Well here we have it folks. As I'm a big fan of Inverted Gapps with me hating the white backrounds of stock Gapps I had to work on this for anyone interested. It started with being a real pain as I could not find flashable *.zips of Inverted apps to work correctly. So to make a long story short I took it upon myself to mess with the Inverted files I had for use on my Gnex. I pulled things apart and used a blank *.zip that is flashable in Bootstrap or Safestrap. And in all honesty my stock Inverted apps flashed just fine in Bootstrap but fail in Safestrap and that is how this project started as we all need to be using SafeStrap for ROM installs when using the ICS Leaks. After getting things working I contacted the dev ( *Travp624 ) *of the original Inverted files to get approval that can be used an posted for us for use with the Motos.

That said credit for ALL this work goes to *Travp624*. He is the one who made and put things together up front. I only took his Inverted *.apk files out of his ZIP files and redid them so we can use them on the Motos while using SafeStrap. In getting approval from Travp624 he requested any specific issue or problem with an APP itself please post details over in his Inverted thread at RootzWiki ( http://rootzwiki.com...__fromsearch__1 ). When doing so please state in your post that you are using it on a Moto with SafeStrap or what not so he knows that up front. His posted files in that thread are specifically for the Gnex and not our Motos, and those files will fail on installing when using Safestrap, however if yo uare using Bootstrap they will work just fine. So everyone knows as I discussed with *Travp624* when he updates his work I will update these files so they stay current on both end. He is to busy to deal with both right now so I will work with him on keeping our stuff updated as he updates. 

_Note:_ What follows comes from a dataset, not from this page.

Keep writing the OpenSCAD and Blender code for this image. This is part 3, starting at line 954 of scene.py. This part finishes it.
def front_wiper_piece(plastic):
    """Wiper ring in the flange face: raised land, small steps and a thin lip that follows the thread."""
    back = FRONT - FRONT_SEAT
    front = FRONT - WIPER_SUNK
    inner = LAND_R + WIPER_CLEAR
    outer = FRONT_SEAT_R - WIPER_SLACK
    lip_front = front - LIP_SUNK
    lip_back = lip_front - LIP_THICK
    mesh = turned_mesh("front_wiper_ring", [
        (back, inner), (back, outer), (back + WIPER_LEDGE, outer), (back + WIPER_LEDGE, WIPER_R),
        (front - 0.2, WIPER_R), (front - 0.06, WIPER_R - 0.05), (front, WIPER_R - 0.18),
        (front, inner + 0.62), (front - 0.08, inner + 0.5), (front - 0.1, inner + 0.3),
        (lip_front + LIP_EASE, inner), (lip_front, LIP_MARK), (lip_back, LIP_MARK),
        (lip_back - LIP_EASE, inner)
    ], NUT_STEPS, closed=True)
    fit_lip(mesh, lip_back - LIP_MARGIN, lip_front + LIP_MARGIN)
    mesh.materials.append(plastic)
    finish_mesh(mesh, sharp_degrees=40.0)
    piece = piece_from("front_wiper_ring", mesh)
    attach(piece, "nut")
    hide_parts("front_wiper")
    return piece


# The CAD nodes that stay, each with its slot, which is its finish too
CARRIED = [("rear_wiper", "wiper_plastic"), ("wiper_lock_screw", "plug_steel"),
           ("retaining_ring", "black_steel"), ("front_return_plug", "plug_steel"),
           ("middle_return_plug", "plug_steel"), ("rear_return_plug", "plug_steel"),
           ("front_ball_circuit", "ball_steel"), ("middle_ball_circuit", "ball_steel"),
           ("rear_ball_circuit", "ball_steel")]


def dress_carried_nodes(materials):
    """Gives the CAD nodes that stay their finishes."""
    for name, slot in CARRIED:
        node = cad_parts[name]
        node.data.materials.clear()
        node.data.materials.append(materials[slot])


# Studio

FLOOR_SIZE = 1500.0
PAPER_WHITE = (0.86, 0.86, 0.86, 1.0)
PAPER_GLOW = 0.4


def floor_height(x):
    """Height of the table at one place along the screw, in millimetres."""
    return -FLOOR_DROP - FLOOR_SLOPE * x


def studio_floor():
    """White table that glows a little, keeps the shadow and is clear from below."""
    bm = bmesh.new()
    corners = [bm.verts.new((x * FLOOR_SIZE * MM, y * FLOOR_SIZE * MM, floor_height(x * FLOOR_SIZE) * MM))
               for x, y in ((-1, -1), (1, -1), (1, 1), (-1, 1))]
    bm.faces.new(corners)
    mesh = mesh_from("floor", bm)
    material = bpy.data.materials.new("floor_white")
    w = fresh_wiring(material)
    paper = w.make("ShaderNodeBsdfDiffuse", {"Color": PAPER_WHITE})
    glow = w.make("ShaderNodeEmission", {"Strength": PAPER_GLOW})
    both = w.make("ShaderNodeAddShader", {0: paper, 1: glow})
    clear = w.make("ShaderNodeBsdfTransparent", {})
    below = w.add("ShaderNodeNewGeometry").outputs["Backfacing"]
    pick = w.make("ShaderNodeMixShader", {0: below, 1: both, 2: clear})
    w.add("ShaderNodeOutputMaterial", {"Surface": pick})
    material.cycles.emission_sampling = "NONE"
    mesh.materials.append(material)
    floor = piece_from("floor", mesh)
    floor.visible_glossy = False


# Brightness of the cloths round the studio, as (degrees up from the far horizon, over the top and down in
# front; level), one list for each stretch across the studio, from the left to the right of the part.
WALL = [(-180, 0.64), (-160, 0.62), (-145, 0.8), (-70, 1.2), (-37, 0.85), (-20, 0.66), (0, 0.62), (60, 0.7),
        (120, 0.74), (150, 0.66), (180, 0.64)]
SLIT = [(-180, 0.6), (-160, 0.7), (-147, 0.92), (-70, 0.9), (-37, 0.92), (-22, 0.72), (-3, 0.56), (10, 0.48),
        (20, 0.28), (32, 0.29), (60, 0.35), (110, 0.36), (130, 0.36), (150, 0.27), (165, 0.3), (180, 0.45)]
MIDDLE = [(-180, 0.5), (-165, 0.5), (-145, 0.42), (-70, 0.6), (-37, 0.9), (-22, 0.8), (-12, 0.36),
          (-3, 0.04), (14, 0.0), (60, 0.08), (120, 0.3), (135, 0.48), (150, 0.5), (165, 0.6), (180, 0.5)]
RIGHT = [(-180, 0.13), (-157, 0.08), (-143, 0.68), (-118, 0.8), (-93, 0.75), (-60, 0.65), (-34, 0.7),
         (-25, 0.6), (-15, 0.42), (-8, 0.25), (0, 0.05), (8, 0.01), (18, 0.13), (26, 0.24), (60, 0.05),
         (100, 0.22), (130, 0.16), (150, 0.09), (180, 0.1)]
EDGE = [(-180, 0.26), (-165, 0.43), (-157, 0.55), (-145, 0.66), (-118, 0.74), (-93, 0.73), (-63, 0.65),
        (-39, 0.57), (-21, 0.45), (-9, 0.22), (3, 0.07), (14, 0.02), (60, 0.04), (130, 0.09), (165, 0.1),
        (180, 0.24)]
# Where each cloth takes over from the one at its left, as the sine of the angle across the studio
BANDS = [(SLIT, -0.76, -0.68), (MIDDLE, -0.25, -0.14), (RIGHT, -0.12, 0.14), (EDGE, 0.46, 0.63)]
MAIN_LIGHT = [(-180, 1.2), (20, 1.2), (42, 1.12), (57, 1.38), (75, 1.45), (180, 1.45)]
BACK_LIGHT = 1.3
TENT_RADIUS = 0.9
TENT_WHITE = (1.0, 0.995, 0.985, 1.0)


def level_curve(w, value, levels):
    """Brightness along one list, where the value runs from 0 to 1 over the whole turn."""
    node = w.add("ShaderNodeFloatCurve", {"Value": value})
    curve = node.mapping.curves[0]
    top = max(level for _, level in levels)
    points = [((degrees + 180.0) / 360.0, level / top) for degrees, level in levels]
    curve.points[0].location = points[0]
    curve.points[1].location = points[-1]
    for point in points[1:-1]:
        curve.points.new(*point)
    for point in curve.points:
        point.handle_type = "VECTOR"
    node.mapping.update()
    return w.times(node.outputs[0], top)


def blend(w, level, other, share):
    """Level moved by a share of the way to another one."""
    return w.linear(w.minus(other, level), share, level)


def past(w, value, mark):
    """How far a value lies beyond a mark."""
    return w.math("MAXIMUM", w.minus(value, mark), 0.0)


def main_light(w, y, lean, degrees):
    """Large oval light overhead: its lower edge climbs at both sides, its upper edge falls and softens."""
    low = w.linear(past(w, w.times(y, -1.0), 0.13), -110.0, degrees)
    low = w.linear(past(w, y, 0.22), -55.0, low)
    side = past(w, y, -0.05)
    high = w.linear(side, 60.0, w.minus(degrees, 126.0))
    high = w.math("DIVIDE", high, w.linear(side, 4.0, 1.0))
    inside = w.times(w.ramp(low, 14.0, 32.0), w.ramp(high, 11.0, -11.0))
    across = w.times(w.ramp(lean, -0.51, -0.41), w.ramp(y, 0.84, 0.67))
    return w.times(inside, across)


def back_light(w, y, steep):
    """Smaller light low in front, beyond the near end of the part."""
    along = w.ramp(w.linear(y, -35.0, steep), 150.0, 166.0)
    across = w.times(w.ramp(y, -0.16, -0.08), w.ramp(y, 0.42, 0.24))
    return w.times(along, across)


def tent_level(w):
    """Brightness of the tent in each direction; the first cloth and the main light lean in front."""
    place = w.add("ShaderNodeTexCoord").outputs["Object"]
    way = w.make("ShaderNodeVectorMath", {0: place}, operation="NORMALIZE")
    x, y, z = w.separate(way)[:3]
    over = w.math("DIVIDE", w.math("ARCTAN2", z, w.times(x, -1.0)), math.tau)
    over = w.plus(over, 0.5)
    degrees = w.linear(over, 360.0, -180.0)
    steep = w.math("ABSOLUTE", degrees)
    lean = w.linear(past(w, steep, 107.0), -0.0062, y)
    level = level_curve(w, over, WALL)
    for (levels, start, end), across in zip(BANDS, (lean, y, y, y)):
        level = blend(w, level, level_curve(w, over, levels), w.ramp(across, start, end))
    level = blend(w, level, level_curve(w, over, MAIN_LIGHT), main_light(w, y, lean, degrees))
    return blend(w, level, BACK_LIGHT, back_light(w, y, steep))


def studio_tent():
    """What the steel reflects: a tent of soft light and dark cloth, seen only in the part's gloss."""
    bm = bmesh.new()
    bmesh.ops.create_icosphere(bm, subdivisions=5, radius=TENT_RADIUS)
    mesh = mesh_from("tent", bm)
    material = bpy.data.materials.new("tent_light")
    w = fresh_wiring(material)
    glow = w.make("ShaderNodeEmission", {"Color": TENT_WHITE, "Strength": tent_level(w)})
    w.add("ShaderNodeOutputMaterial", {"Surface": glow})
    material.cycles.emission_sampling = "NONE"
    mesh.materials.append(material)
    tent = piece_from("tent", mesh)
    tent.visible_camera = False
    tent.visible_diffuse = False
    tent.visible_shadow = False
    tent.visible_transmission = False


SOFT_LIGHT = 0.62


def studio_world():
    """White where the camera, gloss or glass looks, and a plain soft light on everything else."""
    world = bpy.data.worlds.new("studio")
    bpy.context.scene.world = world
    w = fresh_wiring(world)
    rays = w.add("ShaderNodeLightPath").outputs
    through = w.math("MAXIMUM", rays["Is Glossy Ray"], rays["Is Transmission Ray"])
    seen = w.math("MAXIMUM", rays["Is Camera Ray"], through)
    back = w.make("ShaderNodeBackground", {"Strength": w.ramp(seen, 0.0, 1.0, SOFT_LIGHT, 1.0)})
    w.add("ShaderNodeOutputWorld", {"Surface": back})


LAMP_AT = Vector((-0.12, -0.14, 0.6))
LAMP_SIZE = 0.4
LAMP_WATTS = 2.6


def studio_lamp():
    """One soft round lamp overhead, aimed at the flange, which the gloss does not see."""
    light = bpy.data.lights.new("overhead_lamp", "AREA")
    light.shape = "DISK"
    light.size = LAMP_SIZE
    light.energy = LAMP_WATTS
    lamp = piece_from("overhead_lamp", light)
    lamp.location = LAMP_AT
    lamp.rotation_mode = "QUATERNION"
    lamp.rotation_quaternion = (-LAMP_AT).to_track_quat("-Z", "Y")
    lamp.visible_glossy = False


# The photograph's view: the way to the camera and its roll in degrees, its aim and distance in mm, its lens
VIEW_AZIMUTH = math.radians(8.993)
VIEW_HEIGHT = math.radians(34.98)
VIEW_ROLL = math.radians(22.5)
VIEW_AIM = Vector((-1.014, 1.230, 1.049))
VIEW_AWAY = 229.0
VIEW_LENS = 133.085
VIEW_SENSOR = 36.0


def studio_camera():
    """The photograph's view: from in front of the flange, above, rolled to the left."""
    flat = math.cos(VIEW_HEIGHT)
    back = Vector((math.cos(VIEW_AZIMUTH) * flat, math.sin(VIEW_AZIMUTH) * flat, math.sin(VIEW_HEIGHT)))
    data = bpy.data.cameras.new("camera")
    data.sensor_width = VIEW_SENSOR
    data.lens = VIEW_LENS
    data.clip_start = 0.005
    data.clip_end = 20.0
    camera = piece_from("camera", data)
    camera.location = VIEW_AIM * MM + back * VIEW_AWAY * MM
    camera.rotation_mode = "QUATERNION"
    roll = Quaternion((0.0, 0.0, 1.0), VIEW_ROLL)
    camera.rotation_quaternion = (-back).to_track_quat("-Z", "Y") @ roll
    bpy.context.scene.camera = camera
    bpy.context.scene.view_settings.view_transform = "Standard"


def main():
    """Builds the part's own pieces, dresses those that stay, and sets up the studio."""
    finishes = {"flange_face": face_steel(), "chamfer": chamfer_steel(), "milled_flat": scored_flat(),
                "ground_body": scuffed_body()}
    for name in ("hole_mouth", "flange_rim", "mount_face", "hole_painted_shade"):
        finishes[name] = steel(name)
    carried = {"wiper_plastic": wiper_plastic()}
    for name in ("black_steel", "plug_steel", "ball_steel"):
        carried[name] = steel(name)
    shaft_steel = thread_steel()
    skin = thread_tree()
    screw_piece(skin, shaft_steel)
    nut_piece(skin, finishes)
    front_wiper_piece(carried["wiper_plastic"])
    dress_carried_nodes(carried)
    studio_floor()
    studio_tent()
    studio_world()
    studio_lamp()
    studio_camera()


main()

So now lets get on to the good stuff. As you will notice there is 2 different setups depending on the App you want to use Inverted. Some are flashable ZIP files and the others are just Inverted apps signed so they can just be clicked on and installed directly on the device without having to mess with SafeStrap. I also made each part on its own, but you will also see I made a All in One flashable ZIP of the 6 different Inverted apps. This way if you use all of them you only need to flash one thing. If you only use specific things you can just download the ZIP files for what you want a use those

RootzWiki, myself, Travp624 accept No respondsibility for your device if you use these. You are doing so at your own risk.

Install instructions

1: Download the files you want or need that are posted below. Place them on your sdcard in a place you know they are at for installing
2: Boot into SafeStrap after having files on your sdcard
3: Wipe Cache
4: Wipe Dalivk
5: Install ZIP file/files ( Ie InvertedAllIn1, or the different *.ZIP files you downloaded. They can be done one after another and then move to step 6 )
6:Reboot and enjoy

Inverted All in 1 ( Includes all 6 ZIP files below ) : http://www.mydroidfi...nvertAllIn1.zip

Inverted Calendar : http://www.mydroidfi...tedCalendar.zip
Inverted Contacts : http://www.mydroidfi...tedContacts.zip
Inverted Email : http://www.mydroidfi...vertedEmail.zip
Inverted GTalk 4.0.4 : http://www.mydroidfi...tedGTalk404.zip
Inverted MMS : http://www.mydroidfi...InvertedMms.zip
Inverted Phonesky ( ie Play Store ) : http://www.mydroidfi...tedPhonesky.zip

Now for the other Apps that are Inverted. These are NOT flashable but install right on the device instead. To use any of these you need to make sure you have remove/uninstalled any version currently on your device. Once you uninstall them your device needs to be reboot first and then you can click on any one of these that you downloaded and put on your sdcard and it will install just fine

Gmail : http://www.mydroidfi...ned-aligned.apk
Google Music : http://www.mydroidfi...ned-aligned.apk
Google Reader : http://www.mydroidfi...ned-aligned.apk
Google Voice: http://www.mydroidfi...ned-aligned.apk
Google Plus : http://www.mydroidfi...ned-aligned.apk
You Tube : http://www.mydroidfi...ned-aligned.apk

I'd just like to say a personal thanks myself to Travp624 for letting me do this for everyone to enjoy using all the hard work he had already done. I'd also like to shoot a thanks out to DDX for getting me the stuff to host these files for everyones use.


----------



## vtwinbmx

Been using these for a few days work well. No problem flashing them


----------